(Collection entries)
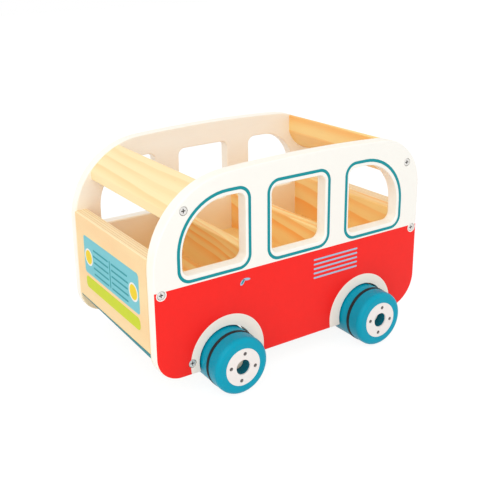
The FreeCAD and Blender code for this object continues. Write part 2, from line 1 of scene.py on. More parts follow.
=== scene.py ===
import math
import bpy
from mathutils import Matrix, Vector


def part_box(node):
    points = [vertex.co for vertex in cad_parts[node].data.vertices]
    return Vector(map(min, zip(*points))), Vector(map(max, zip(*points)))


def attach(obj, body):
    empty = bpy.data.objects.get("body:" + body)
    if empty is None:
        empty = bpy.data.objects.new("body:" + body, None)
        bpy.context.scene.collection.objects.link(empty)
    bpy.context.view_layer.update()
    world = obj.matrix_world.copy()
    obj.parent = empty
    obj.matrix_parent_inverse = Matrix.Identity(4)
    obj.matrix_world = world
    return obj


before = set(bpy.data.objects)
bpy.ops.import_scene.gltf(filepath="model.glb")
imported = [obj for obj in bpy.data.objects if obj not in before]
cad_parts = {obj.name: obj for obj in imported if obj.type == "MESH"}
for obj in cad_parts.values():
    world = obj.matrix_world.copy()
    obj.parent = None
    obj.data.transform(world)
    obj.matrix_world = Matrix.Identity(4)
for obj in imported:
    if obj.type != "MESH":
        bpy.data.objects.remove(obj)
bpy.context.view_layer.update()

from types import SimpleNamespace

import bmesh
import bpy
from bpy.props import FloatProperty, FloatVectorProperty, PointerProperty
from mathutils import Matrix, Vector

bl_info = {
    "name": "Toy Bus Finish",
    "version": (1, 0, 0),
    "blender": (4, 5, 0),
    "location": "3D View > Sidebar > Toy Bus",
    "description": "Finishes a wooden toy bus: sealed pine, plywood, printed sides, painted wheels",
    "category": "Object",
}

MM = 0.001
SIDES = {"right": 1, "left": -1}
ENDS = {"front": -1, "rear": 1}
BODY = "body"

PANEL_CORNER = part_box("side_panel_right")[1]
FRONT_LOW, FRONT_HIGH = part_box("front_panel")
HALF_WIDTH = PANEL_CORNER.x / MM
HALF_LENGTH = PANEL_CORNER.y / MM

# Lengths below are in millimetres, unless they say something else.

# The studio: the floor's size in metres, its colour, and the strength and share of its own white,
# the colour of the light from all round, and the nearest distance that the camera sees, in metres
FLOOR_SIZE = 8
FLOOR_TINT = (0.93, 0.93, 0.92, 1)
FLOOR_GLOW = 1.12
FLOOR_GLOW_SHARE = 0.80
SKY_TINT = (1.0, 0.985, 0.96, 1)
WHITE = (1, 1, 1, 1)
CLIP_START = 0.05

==

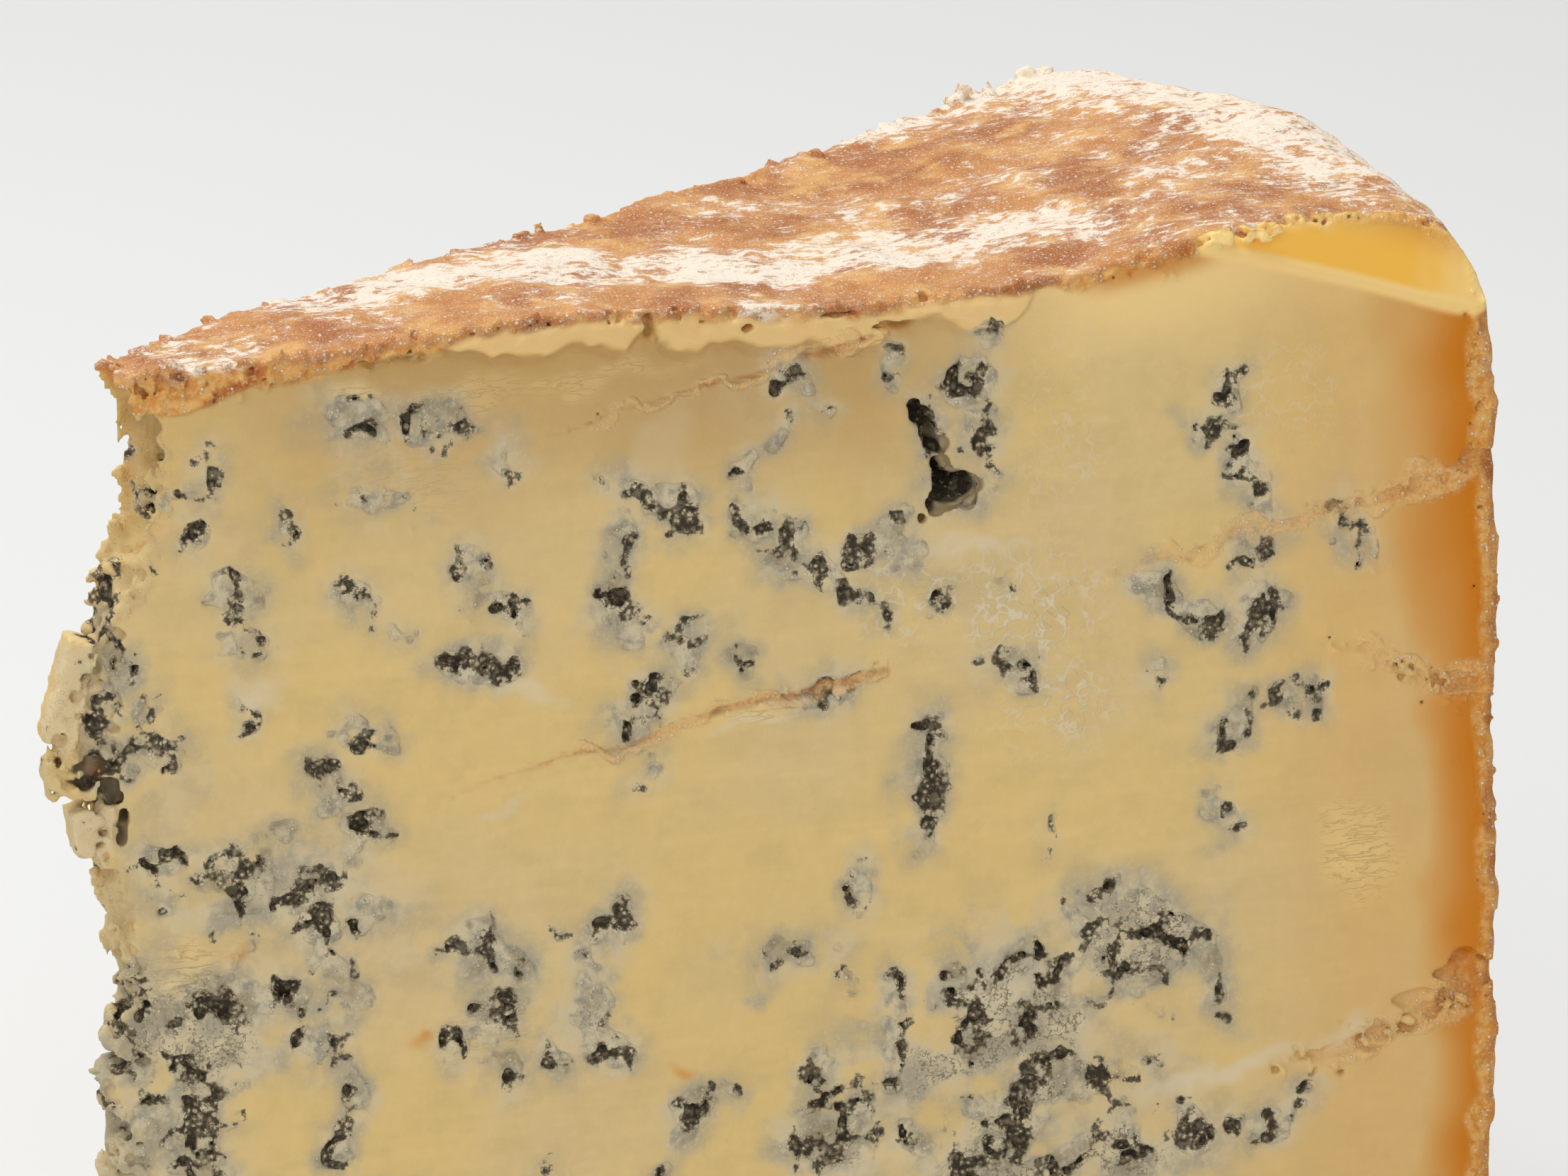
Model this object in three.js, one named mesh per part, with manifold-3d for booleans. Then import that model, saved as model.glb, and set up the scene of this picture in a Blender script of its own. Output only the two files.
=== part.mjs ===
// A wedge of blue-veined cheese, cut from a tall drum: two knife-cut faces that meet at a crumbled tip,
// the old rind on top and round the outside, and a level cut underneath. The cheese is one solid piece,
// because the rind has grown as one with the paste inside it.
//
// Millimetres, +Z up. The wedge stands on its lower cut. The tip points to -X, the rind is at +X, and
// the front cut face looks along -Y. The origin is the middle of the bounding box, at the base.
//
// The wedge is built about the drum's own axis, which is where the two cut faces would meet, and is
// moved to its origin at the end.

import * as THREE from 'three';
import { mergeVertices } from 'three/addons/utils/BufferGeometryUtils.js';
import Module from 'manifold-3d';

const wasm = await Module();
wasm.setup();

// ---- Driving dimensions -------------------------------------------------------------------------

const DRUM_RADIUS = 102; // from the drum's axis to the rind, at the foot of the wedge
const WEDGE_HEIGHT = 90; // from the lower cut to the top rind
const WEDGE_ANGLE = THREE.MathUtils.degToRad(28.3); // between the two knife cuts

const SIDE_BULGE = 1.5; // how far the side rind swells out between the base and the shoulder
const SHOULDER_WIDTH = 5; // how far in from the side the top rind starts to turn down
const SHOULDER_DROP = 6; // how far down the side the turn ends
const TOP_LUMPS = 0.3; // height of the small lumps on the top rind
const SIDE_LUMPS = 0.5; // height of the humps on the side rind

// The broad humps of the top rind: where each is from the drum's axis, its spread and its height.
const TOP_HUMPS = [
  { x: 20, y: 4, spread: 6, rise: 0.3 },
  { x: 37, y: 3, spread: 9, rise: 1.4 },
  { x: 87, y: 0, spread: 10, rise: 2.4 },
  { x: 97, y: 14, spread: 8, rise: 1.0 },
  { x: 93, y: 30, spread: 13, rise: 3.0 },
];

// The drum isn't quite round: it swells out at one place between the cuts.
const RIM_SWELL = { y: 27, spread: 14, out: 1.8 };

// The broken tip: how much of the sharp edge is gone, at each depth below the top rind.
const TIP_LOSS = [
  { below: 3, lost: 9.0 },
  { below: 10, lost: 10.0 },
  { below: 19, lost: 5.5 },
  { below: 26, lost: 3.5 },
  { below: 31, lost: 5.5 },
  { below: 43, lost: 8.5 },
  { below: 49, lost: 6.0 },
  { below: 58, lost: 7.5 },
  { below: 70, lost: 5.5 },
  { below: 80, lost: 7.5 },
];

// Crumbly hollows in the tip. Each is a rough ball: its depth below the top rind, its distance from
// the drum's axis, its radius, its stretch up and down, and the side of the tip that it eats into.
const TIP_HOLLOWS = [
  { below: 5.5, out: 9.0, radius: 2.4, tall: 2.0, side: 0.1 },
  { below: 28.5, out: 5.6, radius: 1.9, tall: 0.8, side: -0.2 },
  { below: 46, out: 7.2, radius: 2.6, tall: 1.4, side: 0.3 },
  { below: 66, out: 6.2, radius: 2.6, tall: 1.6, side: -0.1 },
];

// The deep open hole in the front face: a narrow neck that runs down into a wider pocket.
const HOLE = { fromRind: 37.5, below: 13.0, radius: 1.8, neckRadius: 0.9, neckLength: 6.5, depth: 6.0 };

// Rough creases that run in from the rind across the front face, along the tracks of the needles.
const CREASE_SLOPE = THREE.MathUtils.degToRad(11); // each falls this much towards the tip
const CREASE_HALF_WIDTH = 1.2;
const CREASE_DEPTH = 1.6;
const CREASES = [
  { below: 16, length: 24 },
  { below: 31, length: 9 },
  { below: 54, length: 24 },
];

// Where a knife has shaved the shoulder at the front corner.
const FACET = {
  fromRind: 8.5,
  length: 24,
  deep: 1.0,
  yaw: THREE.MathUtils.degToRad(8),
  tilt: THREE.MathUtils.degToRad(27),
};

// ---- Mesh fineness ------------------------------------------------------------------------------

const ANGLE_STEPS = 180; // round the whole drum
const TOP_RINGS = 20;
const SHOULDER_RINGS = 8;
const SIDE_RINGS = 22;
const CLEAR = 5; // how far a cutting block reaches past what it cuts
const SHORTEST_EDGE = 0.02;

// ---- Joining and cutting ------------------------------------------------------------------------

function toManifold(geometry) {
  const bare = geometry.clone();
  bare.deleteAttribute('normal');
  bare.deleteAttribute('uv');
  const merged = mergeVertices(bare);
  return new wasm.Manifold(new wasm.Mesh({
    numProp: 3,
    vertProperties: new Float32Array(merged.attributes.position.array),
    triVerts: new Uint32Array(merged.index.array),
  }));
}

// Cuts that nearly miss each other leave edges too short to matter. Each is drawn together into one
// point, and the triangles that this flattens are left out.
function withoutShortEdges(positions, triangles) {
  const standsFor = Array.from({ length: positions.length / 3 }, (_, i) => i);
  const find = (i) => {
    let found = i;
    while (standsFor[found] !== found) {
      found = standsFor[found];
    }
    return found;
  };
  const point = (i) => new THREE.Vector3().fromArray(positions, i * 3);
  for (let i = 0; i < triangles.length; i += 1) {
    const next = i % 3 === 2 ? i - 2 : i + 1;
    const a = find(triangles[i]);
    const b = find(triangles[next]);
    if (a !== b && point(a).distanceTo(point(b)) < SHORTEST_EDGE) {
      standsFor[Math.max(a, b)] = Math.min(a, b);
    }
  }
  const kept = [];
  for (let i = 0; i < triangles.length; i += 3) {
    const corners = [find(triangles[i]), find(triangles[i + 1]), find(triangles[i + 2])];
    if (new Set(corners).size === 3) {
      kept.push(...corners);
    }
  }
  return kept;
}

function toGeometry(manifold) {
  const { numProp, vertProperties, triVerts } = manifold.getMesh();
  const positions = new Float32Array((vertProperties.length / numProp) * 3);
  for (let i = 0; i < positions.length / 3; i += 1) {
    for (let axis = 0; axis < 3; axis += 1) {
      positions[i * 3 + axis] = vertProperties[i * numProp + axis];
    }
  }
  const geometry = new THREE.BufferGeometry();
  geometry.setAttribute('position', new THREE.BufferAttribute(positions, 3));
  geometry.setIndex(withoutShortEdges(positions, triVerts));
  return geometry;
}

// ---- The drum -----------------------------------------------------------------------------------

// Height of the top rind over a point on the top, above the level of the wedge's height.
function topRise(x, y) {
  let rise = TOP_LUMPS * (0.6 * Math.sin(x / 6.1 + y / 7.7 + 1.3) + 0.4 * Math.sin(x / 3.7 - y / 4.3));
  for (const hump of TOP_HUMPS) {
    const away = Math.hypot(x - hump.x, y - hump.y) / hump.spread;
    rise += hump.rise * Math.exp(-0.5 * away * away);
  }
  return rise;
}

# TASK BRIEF
Quote the lines that begin at the line containing "Model this object" and end at the line containing "const SIDE_LUMPS = 0.5;", keeping both of those lines.

# TASK RESULT
Model this object in three.js, one named mesh per part, with manifold-3d for booleans. Then import that model, saved as model.glb, and set up the scene of this picture in a Blender script of its own. Output only the two files.
=== part.mjs ===
// A wedge of blue-veined cheese, cut from a tall drum: two knife-cut faces that meet at a crumbled tip,
// the old rind on top and round the outside, and a level cut underneath. The cheese is one solid piece,
// because the rind has grown as one with the paste inside it.
//
// Millimetres, +Z up. The wedge stands on its lower cut. The tip points to -X, the rind is at +X, and
// the front cut face looks along -Y. The origin is the middle of the bounding box, at the base.
//
// The wedge is built about the drum's own axis, which is where the two cut faces would meet, and is
// moved to its origin at the end.

import * as THREE from 'three';
import { mergeVertices } from 'three/addons/utils/BufferGeometryUtils.js';
import Module from 'manifold-3d';

const wasm = await Module();
wasm.setup();

// ---- Driving dimensions -------------------------------------------------------------------------

const DRUM_RADIUS = 102; // from the drum's axis to the rind, at the foot of the wedge
const WEDGE_HEIGHT = 90; // from the lower cut to the top rind
const WEDGE_ANGLE = THREE.MathUtils.degToRad(28.3); // between the two knife cuts

const SIDE_BULGE = 1.5; // how far the side rind swells out between the base and the shoulder
const SHOULDER_WIDTH = 5; // how far in from the side the top rind starts to turn down
const SHOULDER_DROP = 6; // how far down the side the turn ends
const TOP_LUMPS = 0.3; // height of the small lumps on the top rind
const SIDE_LUMPS = 0.5; // height of the humps on the side rind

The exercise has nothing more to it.